Output exactly the lines that run from the line containing "Write part 3" through the line containing "bpy.context.scene.collection.objects.link(floor)", with both ends included.

Modeling code records:
◆ ◆ ◆

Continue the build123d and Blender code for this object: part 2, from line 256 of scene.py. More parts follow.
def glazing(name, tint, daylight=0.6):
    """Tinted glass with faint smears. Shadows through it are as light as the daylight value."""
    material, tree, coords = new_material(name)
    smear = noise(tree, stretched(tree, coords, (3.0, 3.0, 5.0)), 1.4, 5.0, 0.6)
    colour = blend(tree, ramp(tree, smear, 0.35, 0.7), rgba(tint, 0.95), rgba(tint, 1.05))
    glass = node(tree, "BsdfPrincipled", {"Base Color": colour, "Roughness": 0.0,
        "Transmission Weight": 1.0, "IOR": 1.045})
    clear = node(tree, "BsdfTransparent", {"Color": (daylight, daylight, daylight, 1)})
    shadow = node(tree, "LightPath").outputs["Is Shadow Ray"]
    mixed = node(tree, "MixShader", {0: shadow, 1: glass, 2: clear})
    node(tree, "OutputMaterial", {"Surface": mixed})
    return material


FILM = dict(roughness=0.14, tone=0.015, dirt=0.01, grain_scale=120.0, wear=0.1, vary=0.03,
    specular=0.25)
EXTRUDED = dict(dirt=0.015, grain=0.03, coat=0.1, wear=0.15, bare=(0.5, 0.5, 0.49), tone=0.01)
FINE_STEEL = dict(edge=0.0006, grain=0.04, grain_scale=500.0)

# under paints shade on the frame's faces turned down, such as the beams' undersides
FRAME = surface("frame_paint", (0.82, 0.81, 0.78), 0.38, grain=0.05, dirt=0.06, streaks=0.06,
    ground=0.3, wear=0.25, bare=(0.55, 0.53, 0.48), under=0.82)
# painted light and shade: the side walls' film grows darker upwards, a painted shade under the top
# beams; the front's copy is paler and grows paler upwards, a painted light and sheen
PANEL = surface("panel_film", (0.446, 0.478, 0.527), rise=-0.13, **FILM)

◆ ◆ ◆

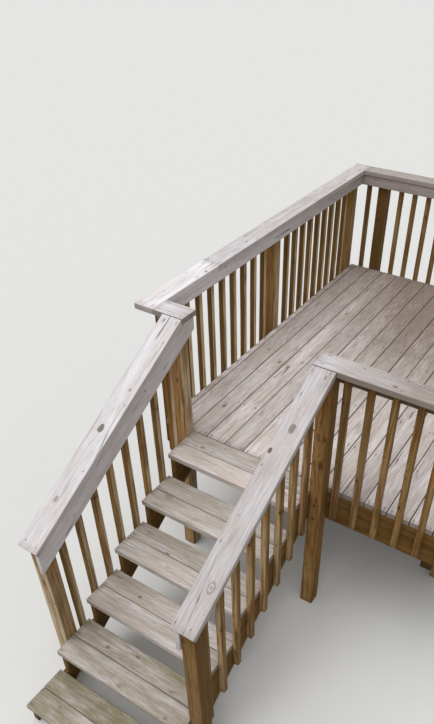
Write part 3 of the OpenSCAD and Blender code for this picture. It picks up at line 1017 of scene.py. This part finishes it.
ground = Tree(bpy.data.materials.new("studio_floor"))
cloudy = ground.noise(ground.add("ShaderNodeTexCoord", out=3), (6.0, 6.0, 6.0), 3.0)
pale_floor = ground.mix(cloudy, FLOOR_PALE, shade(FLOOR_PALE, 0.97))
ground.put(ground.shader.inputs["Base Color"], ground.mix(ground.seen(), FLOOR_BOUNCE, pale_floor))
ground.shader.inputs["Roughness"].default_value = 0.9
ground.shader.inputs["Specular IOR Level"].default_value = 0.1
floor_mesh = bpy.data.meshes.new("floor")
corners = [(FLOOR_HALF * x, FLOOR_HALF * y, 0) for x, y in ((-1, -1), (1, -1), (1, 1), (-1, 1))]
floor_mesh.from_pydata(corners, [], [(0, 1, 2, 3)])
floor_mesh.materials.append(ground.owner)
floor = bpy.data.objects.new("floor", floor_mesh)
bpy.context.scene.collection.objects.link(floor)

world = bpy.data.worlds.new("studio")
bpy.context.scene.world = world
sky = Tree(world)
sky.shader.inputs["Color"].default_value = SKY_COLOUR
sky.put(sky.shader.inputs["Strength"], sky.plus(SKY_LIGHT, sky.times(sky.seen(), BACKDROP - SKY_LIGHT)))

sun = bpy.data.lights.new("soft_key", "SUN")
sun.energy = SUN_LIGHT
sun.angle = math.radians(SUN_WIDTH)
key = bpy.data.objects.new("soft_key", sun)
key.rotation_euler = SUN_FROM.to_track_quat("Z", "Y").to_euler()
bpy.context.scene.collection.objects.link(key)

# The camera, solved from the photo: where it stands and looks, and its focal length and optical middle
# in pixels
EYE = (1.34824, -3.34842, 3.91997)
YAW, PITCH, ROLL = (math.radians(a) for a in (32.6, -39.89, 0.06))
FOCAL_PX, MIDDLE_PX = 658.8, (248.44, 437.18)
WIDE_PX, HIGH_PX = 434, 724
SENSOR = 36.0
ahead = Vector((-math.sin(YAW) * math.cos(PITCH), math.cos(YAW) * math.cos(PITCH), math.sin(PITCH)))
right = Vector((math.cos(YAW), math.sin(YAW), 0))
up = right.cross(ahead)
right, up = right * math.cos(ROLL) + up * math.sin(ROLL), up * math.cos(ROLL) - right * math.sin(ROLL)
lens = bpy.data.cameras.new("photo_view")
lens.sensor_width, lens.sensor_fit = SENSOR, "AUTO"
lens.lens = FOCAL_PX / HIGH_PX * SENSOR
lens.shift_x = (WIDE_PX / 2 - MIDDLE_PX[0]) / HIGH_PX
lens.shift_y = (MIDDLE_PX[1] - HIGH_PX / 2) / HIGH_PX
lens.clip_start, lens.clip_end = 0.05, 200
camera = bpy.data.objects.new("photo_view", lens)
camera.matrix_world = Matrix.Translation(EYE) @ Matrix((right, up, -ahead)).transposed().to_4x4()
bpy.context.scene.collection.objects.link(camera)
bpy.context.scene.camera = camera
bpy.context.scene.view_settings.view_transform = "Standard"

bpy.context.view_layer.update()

◆ ◆ ◆

_Solution to this exercise_:
Write part 3 of the OpenSCAD and Blender code for this picture. It picks up at line 1017 of scene.py. This part finishes it.
ground = Tree(bpy.data.materials.new("studio_floor"))
cloudy = ground.noise(ground.add("ShaderNodeTexCoord", out=3), (6.0, 6.0, 6.0), 3.0)
pale_floor = ground.mix(cloudy, FLOOR_PALE, shade(FLOOR_PALE, 0.97))
ground.put(ground.shader.inputs["Base Color"], ground.mix(ground.seen(), FLOOR_BOUNCE, pale_floor))
ground.shader.inputs["Roughness"].default_value = 0.9
ground.shader.inputs["Specular IOR Level"].default_value = 0.1
floor_mesh = bpy.data.meshes.new("floor")
corners = [(FLOOR_HALF * x, FLOOR_HALF * y, 0) for x, y in ((-1, -1), (1, -1), (1, 1), (-1, 1))]
floor_mesh.from_pydata(corners, [], [(0, 1, 2, 3)])
floor_mesh.materials.append(ground.owner)
floor = bpy.data.objects.new("floor", floor_mesh)
bpy.context.scene.collection.objects.link(floor)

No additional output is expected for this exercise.